The work of Lightfoot, like that of Homer or Gilbert O'Sullivan, is
transcendant and tragic. And the essence of Lightfoot's art is the striving
of the human soul, rather than the chronicles of our particular nation.
Consider the source of Benis' confusion. To this day, there are listeners
to the immortal "Wreck of the Edmund Fitzgerald" who think the ship a
phantom vessell from the era of the clipper ships, like the Flying Dutchman.
In fact, it is the epitome of Lightfoot's art that he was able to fashion
such an immortal ballad from the most prosaic and history-bound of all
maritime vessels -- a commercial iron freighter working the great lakes
between the US and Canada. By the time Lightfoot reaches the denoument of
the Edmund Fitzgerald tragedy -- "The church bell chimed, and it rang
twenty-nine times, for each man on the EDMUND FITZGERALD!" -- we feel in
the presence of myth, of sea-shanty and local lore. I myself have dreamed
of playing The Wreck of the Edmund Fitzgerald on a concertina, one foot
propped raffishly upon a bar stool, while buxom tavern waitresses fixated
upon the earnestness of my features. But what is this but an image of Gord!
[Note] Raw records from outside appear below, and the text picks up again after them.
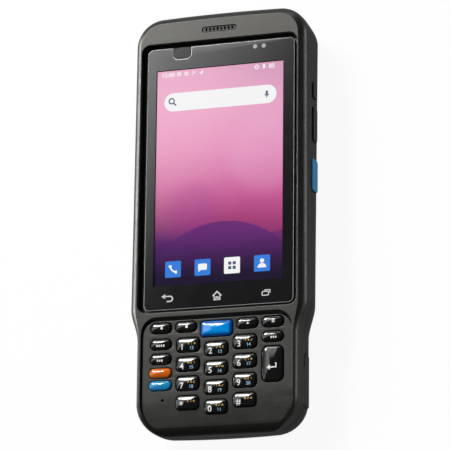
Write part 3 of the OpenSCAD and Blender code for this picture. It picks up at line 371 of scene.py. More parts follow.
def soften(points, share, steps=4):
    """The same open line with its inner corners rounded by a share of their shorter side."""
    made = [Vector(points[0])]
    for before, corner, after in zip(points, points[1:], points[2:]):
        before, corner, after = Vector(before), Vector(corner), Vector(after)
        reach = share * min((before - corner).length, (after - corner).length)
        start = corner + (before - corner).normalized() * reach
        end = corner + (after - corner).normalized() * reach
        for i in range(steps + 1):
            t = i / steps
            made.append(start * (1 - t) ** 2 + corner * 2 * t * (1 - t) + end * t * t)
    return made + [Vector(points[-1])]


def front_skin():
    """The outside of the front casing: the groove at the seam, then the facetted shoulder."""
    groove = [(seam_groove, 0.0), (seam_groove, groove_edge_h), (0.0, groove_top_h)]
    corners = []
    for w, lip, share, facets in (
            (head_shoulder_w, 0.35, 0.42, ((0.03, 0.57), (0.26, 0.74), (0.52, 0.86), (1, 1))),
            (grip_shoulder_w, 0.30, 0.46, ((0.05, 0.43), (0.28, 0.71), (0.60, 0.89), (1, 1)))):
        shoulder = [(w * inset, front_h * rise) for inset, rise in facets]
        corners.append(soften(groove + shoulder + [(w + lip, front_h)], share))
    rings = []
    for head, grip in zip(*corners):
        rings.append([])
        for p, n in zip(outline, normals):
            inset, rise = [mix(g, h, head_share(p[1])) for g, h in zip(grip, head)]
            rings[-1].append((p[0] - n.x * inset, p[1] - n.y * inset, seam_z + rise))
    return loft("front_casing", rings)


def rounded_rect(w, l, r, x=0.0, y=0.0, steps=8):
    """A rectangle round x, y with rounded corners."""
    points = []
    for start, sx, sy in ((-90, 1, -1), (0, 1, 1), (90, -1, 1), (180, -1, -1)):
        points += arc(x + sx * (w / 2 - r), y + sy * (l / 2 - r), r, start, start + 90, steps)
    return points


def disc(r, x=0.0, y=0.0, steps=48):
    return arc(x, y, r, 0, 360, steps)[:-1]


def laid(points, z, share=1.0):
    """A flat outline laid at a height, at a share of its size."""
    return [(x * share, y * share, z) for x, y in points]


def cutter(shape, low, high, rim=0.0, turn=None):
    """What a tool takes away: a prism of shape(grow), its mouth at high opened by a rounded rim."""
    levels = [(low, 0.0)]
    for i in range(5 if rim else 0):
        a = math.radians(90 * i / 4)
        levels.append((high - rim * (1 - math.sin(a)), rim * (1 - math.cos(a))))
    levels.append((high + (1.5 if rim else 0.0), rim))
    made = loft("cutter", [laid(shape(grow), z) for z, grow in levels])
    if turn:
        made.data.transform(turn)
        if turn.determinant() < 0:
            made.data.flip_normals()
    return made


def hole(points, low, high):
    return cutter(lambda grow: points, low, high)


def pocket(w, l, r, x, y, depth, rim, turn, mouth):
    """A rounded pocket with a rounded rim, sunk from its mouth into the face that the turn points at."""
    return cutter(lambda grow: rounded_rect(w + 2 * grow, l + 2 * grow, r + grow, x, y),
                  mouth - depth, mouth, rim, turn)


def plain(piece):
    """The piece with its modifiers taken into its mesh."""
    bpy.context.view_layer.update()
    shaped = piece.evaluated_get(bpy.context.evaluated_depsgraph_get())
    mesh = bpy.data.meshes.new_from_object(shaped)
    piece.modifiers.clear()
    piece.data = mesh
    return piece


def clean(piece, reach=0.002):
    """Joins points that coincide and dissolves slivers."""
    work = bmesh.new()
    work.from_mesh(piece.data)
    bmesh.ops.remove_doubles(work, verts=work.verts, dist=reach * MM)
    bmesh.ops.dissolve_degenerate(work, edges=work.edges, dist=reach * MM)
    work.to_mesh(piece.data)
    work.free()
    return piece


def smoothed(piece, angle=32):
    """Smooth shading up to a corner of so many degrees, with flats kept flat."""
    piece.data.polygons.foreach_set("use_smooth", [True] * len(piece.data.polygons))
    piece.data.set_sharp_from_angle(angle=math.radians(angle))
    weigh = piece.modifiers.new("even", "WEIGHTED_NORMAL")
    weigh.keep_sharp = True
    return plain(piece)


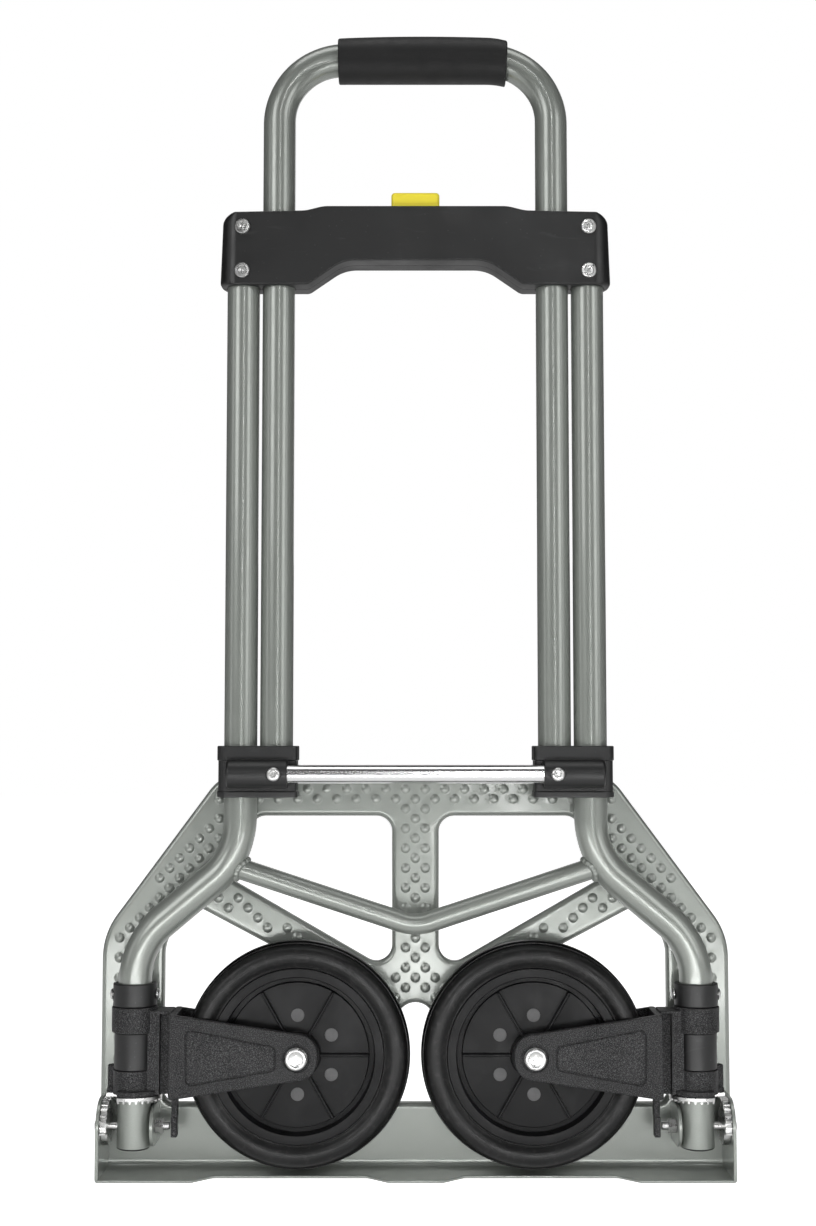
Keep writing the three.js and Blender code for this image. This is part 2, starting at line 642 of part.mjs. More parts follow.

The key to the greatness of our Lightfoot is in fact the generosity of
spirit, and the open, unclouded simplicity of his emotions. All Canadians
aspire to autism, because our simple free natures are often too much with
us. We wear our warm hearts on our sleeve, like the hated maple-leaf
armband Hitler forced upon our citizens abroad in the 1930s. Thus, when
Lightfoot sings,
*Love and maple syrup goes together
Like the sticky winds of winter when they meet
When lonely lovers come to rest
Beneath the trees they do their best*
The essence of the Candaian soul! And yet, can it really be said that only
Canadians feel this way? Likewise, when Lightfoot sings, in "Canadian
Railroad Trilogy,"
We are the navvies who work upon the railway
Swingin' our hammers in the bright blazin' sun
Livin' on stew and drinkin' bad whiskey
Bendin' our old backs 'til the long days are done
One feels the moosehead-and-moonlight bleakness of flannel-covered
workingmen everywhere. Even if, like me, you are not entirely sure what a
navvie is, despite repeated encounters with the word in old-timey books,
there is a universal grandeur to this that marks all of Lightfoot's best
work, from Minstrel of the Dawn to Sundown, from the Summer Side of Life to
Song for a Winter's Night. Our Gord encompasses the emotions as he does
time and the seasons, and on his sixtieth birthday we pay him homage as the
master. He is for all time, but he is also the (Canadian) soul of the age,
the voice crying in our wilderness just as much as the world's
*The minstrel of the dawn is he
Not too wise but oh so free...*
That Lightfoot should find himself neglected is tragic, but also weirdly
appropriate. No poet has foreshadowed his own neglect more poignantly. And
if that neglect is the price Lightfoot pays for his poetic gifts, all of
Canada pays it too. "With chains upon me," Gord sings in "If You Could Read
My Mind,"
You know that ghost is me
And I will never be set free
As long as I'm a ghost that you can't see
We see you, Gord. We see you! Simpleton and all of Canada raises our
wine-skins to our once and future Bard!